There are a number of aspects we must consider when coming up with a conclusion regarding the average causal effect of the death of a leader on the polity scores of a country. Let’s start by figuring out each key element separately.

First, we consider the assumptions we make. We assume that the assassination attempts where the leader ended up dying (the treatment group) are comparable to the assassination attempts where the leader ended up surviving (the control group). If this assumption were not true the difference-in-means estimator would NOT produce a valid estimate of the average treatment effect.

Then, we consider whether this assumption is reasonable. Even though the dataset does not come from a randomized experiment, whether a leader dies after an assassination attempt is arguably close to random, so we can be fairly confident that this assumption is, in fact, reasonable.

We then state the treatment and outcome. Treatment = the death of the leader. Outcome = polity scores after the assassination attempt.

Finally, we consider the direction, size and unit of measurement of the average causal effect. We see an increase of 1.13 points, on average. We see an increase because we are measuring change — the change in the outcome variable caused by the treatment — and the difference-in-means estimator is positive. The unit of measurement is the same as the unit of measurement of our outcome variable, since Y is non-binary and measured in points, the difference-in-means estimator, and the regression coefficient, are also measured in points.

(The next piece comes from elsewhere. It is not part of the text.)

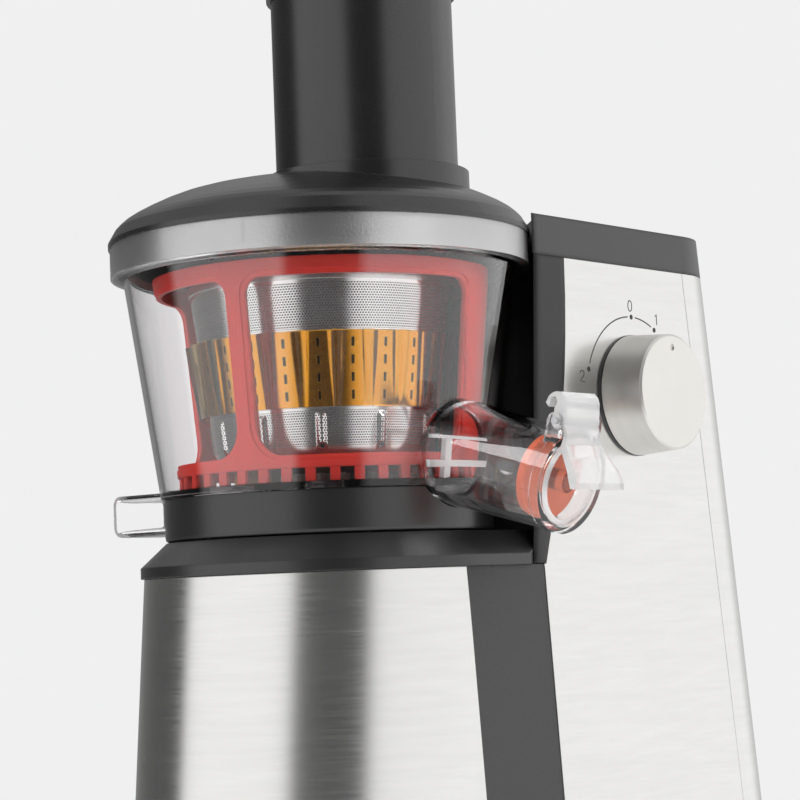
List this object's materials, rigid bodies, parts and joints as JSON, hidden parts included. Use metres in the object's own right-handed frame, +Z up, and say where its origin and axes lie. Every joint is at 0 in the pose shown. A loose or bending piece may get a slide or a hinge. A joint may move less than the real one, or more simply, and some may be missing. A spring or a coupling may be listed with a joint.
{
  "type": "cold press juicer",
  "caption": "Cold press juicer with a clear bowl, spinning brush round a sieve and auger, domed lid with feed tube, capped juice spout and a steel body with a rotary knob.",
  "frame": {"origin": "middle of the footprint of the whole machine, on the surface that it stands on", "axes": "+Z up, -Y to the rounded front, +X to the side with the knob and the juice spout"},
  "size_m": [0.2291, 0.287, 0.409],
  "materials": {
    "steel": "brushed",
    "black_plastic": "satin",
    "clear_plastic": "clear",
    "red_plastic": "satin",
    "red_silicone": "matt",
    "orange_silicone": "matt",
    "amber_plastic": "satin",
    "auger_plastic": "satin",
    "white_plastic": "matt",
    "grey_plastic": "matt",
    "grey_silicone": "matt",
    "rubber": "matt",
    "zinc": "satin",
    "cast_metal": "cast",
    "copper": "satin",
    "board": "matt"
  },
  "bodies": {
    "base": {"base_plate": "black_plastic", "rubber_feet": "rubber", "base_screws": "zinc", "housing": "black_plastic", "front_wrap": "steel", "side_trims": "black_plastic", "side_panel_right": "steel", "side_panel_left": "steel", "rear_wrap": "steel", "back_plate": "black_plastic", "cord_gland": "rubber", "tower_cap": "black_plastic", "deck": "black_plastic", "knob_ring": "black_plastic", "rotary_switch": "grey_plastic", "control_board": "board", "reed_switch": "black_plastic", "motor_case": "cast_metal", "motor_stator": "copper", "motor_bearings": "zinc", "gearbox_housing": "cast_metal", "gearbox_cover": "cast_metal", "gearbox_screws": "zinc", "gear_pin": "zinc", "shaft_bearings": "zinc", "shaft_seal": "rubber"},
    "knob": {"knob": "steel", "switch_shaft": "zinc"},
    "motor": {"motor_rotor": "zinc", "cooling_fan": "white_plastic", "motor_pinion": "zinc"},
    "reduction": {"reduction_gear": "white_plastic"},
    "drive": {"output_gear": "white_plastic", "drive_shaft": "zinc"},
    "bowl": {"bowl": "clear_plastic", "bowl_collar": "black_plastic", "juice_spout": "clear_plastic", "spout_guard": "clear_plastic", "pulp_gate": "orange_silicone", "cap_pin": "zinc", "sieve_rim": "steel", "sieve_upper": "steel", "sieve_band": "amber_plastic", "sieve_lower": "steel", "sieve_floor": "amber_plastic", "idler_clip": "zinc", "lid_seal": "grey_silicone"},
    "brush": {"brush_frame": "red_plastic", "brush_wipers": "red_silicone"},
    "idler": {"idler_gear": "white_plastic"},
    "auger": {"auger": "auger_plastic", "auger_gear": "white_plastic"},
    "cap": {"juice_cap": "clear_plastic", "cap_plug": "orange_silicone"},
    "lid": {"lid": "black_plastic", "lid_bush": "white_plastic", "lid_magnet": "zinc"},
    "pusher": {"pusher": "black_plastic"}
  },
  "joints": [
    {"name": "knob_turn", "type": "hinge", "parent": "base", "child": "knob", "pos_m": [0.05884, 0.04611, 0.2378], "axis": [1, 0, 0], "range_deg": [-33, 75]},
    {"name": "drive_spin", "type": "hinge", "parent": "base", "child": "drive", "pos_m": [-0.01116, -0.05699, 0.186], "axis": [0, 0, 1], "continuous": true},
    {"name": "reduction_spin", "type": "hinge", "parent": "base", "child": "reduction", "pos_m": [-0.01116, -0.02099, 0.12], "axis": [0, 0, 1], "continuous": true},
    {"name": "motor_spin", "type": "hinge", "parent": "base", "child": "motor", "pos_m": [-0.01116, -0.05699, 0.06], "axis": [0, 0, 1], "continuous": true},
    {"name": "bowl_lift", "type": "slide", "parent": "base", "child": "bowl", "axis": [0, 0, 1], "range_m": [0, 0.06]},
    {"name": "auger_spin", "type": "hinge", "parent": "bowl", "child": "auger", "pos_m": [-0.01116, -0.05699, 0.2047], "axis": [0, 0, 1], "continuous": true},
    {"name": "idler_spin", "type": "hinge", "parent": "bowl", "child": "idler", "pos_m": [-0.01116, -0.02157, 0.2047], "axis": [0, 0, 1], "continuous": true},
    {"name": "brush_spin", "type": "hinge", "parent": "bowl", "child": "brush", "pos_m": [-0.01116, -0.05699, 0.2047], "axis": [0, 0, 1], "continuous": true},
    {"name": "cap_flip", "type": "hinge", "parent": "bowl", "child": "cap", "pos_m": [0.10507, -0.05699, 0.22101], "axis": [0, -1, 0], "range_deg": [0, 45]},
    {"name": "lid_turn", "type": "hinge", "parent": "bowl", "child": "lid", "pos_m": [-0.01116, -0.05699, 0.297], "axis": [0, 0, 1], "range_deg": [0, 15]},
    {"name": "pusher_slide", "type": "slide", "parent": "lid", "child": "pusher", "axis": [0, 0, 1], "range_m": [0, 0.075]}
  ],
  "couplings": [
    {"joint": "reduction_spin", "follows": "drive_spin", "ratio": -4},
    {"joint": "motor_spin", "follows": "drive_spin", "ratio": 20},
    {"joint": "auger_spin", "follows": "drive_spin", "ratio": 1},
    {"joint": "idler_spin", "follows": "drive_spin", "ratio": -0.85714},
    {"joint": "brush_spin", "follows": "drive_spin", "ratio": -0.3}
  ]
}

Full answer: Assuming that the assassination attempts where the leader ended up dying are comparable to the assassination attempts where the leader ended up surviving (an assumption that might be reasonable if the death of the leader after an assassination attempt is close to random), we estimate that the death of the leader increases the country’s polity scores after the assassination attempt by 1.13 points, on average.